Jiahao Wu, Zhongwen Xu, Qiang Fu, and Wei Yang
Tencent · TEG · AIPD
December 2025
TL;DR
- Using the **rLLM [1] training framework + Qwen3-8B [2] base model + offline Wikipedia / BrowseComp-Plus [3] corpora + the synthetic multi-turn data from ASearcher [4]**, you can cost-effectively train a search agent that reliably performs 10+ retrieval turns.
- SFT is not strictly necessary: starting from the base model and doing GRPO-based [5] RL is enough to build stable multi-turn search capability. SFT can provide a better starting point for long-horizon training, but it tends to lock the model into a particular pattern and makes it overuse multi-turn search even for simple questions.
- Multi-turn search training dataset [4] is critical: standard single-hop / two-hop datasets (HotpotQA [6], etc.) do not train long-horizon multi-turn search; you need a dedicated synthetic multi-turn dataset.
- Training stability is mostly an engineering problem: the key issues are train/inference mismatch, strict token-in-token-out alignment, and handling “abnormal trajectories”.

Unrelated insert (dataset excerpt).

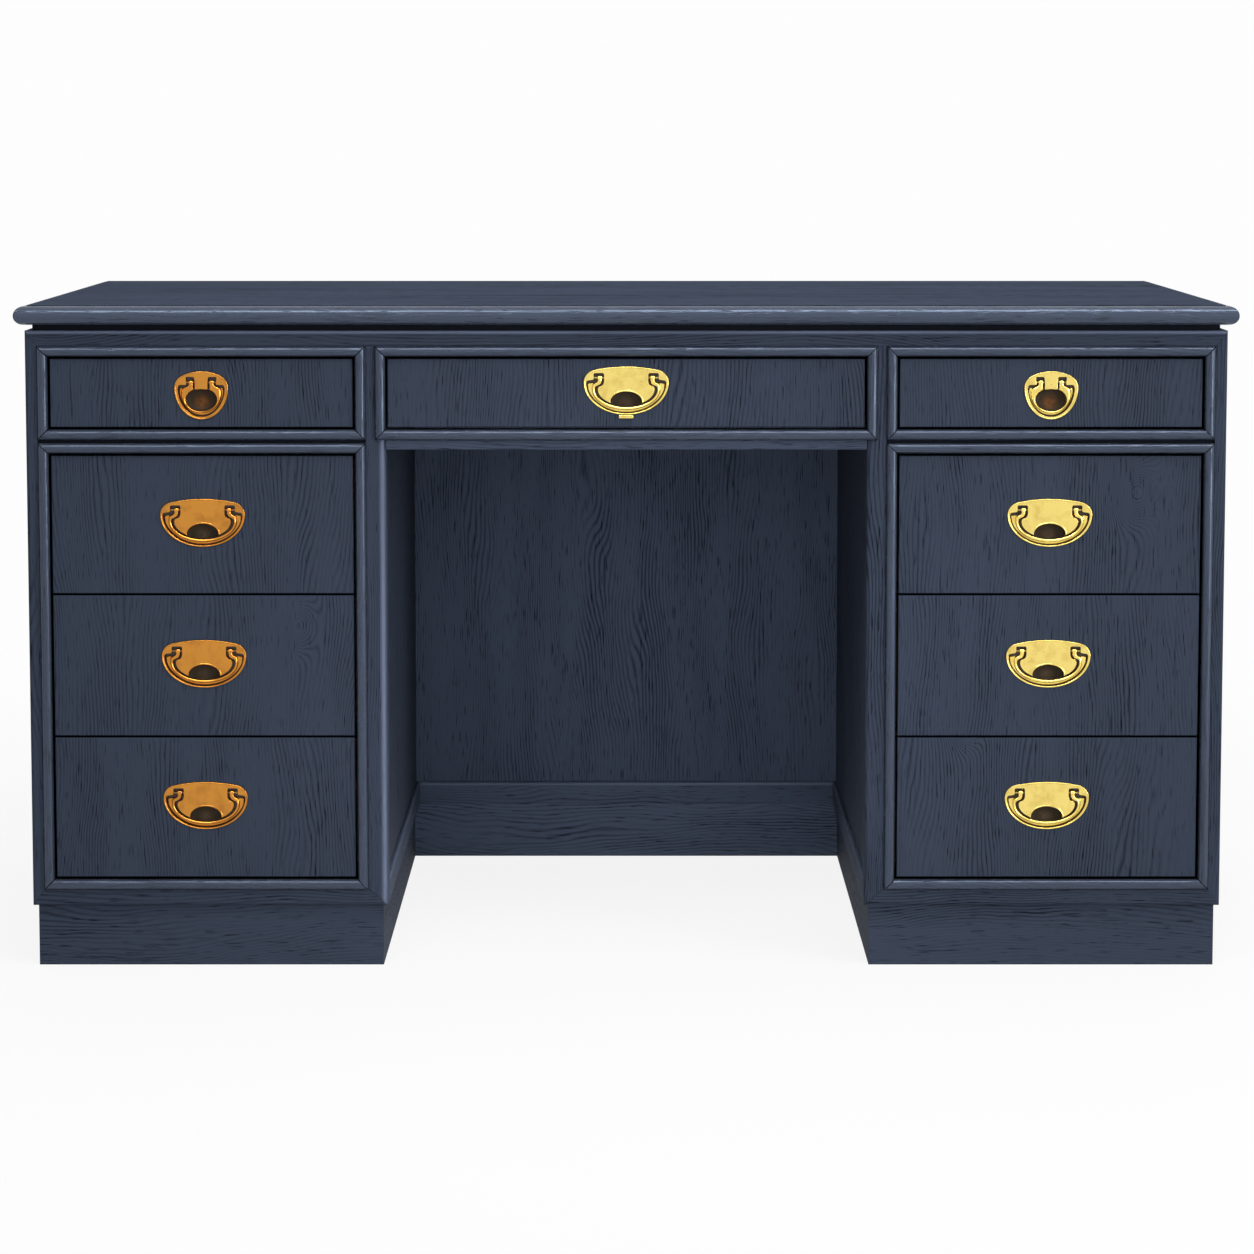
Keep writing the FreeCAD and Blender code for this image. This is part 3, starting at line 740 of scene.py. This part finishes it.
# %% Flat curves
def ellipse(half, drop, start, end, steps):
    """Part of an ellipse between two angles: 0 is right and 90 is down. half holds its half sizes."""
    points = []
    for step in range(steps + 1):
        angle = math.radians(start + (end - start) * step / steps)
        points.append(Vector((half[0] * math.cos(angle), drop + half[1] * math.sin(angle))))
    return points


def eased(points, radius, steps=5):
    """A line of straight runs with each corner turned into a curve."""
    corners = [Vector(point) for point in points]
    line = [corners[0]]
    for before, corner, after in zip(corners, corners[1:], corners[2:]):
        reach = min(radius, (before - corner).length / 2, (after - corner).length / 2)
        start = corner + (before - corner).normalized() * reach
        end = corner + (after - corner).normalized() * reach
        for step in range(steps + 1):
            share = step / steps
            line.append(start.lerp(corner, share).lerp(corner.lerp(end, share), share))
    return line + [corners[-1]]


def without_doubles(points, closeness=0.05):
    """The same points without those that nearly touch the last."""
    kept = points[:1]
    for point in points[1:]:
        if (point - kept[-1]).length > closeness:
            kept.append(point)
    return kept


def both_halves(right):
    """A right half and its mirror image, as one line."""
    right = without_doubles(right)
    left = [Vector((-point.x, point.y)) for point in reversed(right)]
    return without_doubles(right + left[1:])


def closed(right):
    """An outline from a right half that starts and ends on the middle line."""
    return both_halves(right)[:-1]


sharpest = 0.7


def shifted(loop, distance):
    """A closed outline pushed outward, or inward by a negative distance."""
    before, after = loop[-1:] + loop[:-1], loop[1:] + loop[:1]
    area = sum(here.cross(there) for here, there in zip(loop, after))
    moved = []
    for last, here, there in zip(before, loop, after):
        arriving = (here - last).normalized()
        along = (arriving + (there - here).normalized()).normalized()
        outward = Vector((along.y, -along.x)) * math.copysign(1, area)
        moved.append(here + outward * distance / max(sharpest, along.dot(arriving)))
    return moved


def evenly(points, count):
    """The same line as a given number of equal steps."""
    marks = [0.0]
    for here, there in zip(points, points[1:]):
        marks.append(marks[-1] + (there - here).length)
    line = []
    spot = 0
    for step in range(count + 1):
        goal = marks[-1] * step / count
        while spot < len(points) - 2 and marks[spot + 1] < goal:
            spot += 1
        share = (goal - marks[spot]) / (marks[spot + 1] - marks[spot])
        line.append(points[spot].lerp(points[spot + 1], share))
    return line

# %% [markdown]
# ## Solids from flat curves
# Three moves make all the pieces: rings of points at different depths that are bridged, a flat face with
# holes between rings, and a round cord along a line. Depths are measured back from the face of the plate.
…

- Summarizing retrieved documents with an auxiliary LLM [7] improves training stability, supports longer horizons, and generalizes to setups that directly return raw search results.
News
1. The Research Bottleneck for Multi-Turn Search Agents
Recently, LLM reasoning and tool-use capabilities have improved rapidly: on the one hand, the open-source community has released many strong models [2,8]; on the other hand, when moving to multi-turn, long-horizon search-and-verify settings (multiple retrievals, iterative disambiguation, evidence aggregation, and converging to a final answer), there is still a clear gap, where smaller open-source models often lag far behind closed-source commercial models in both effective use of search turns and final accuracy.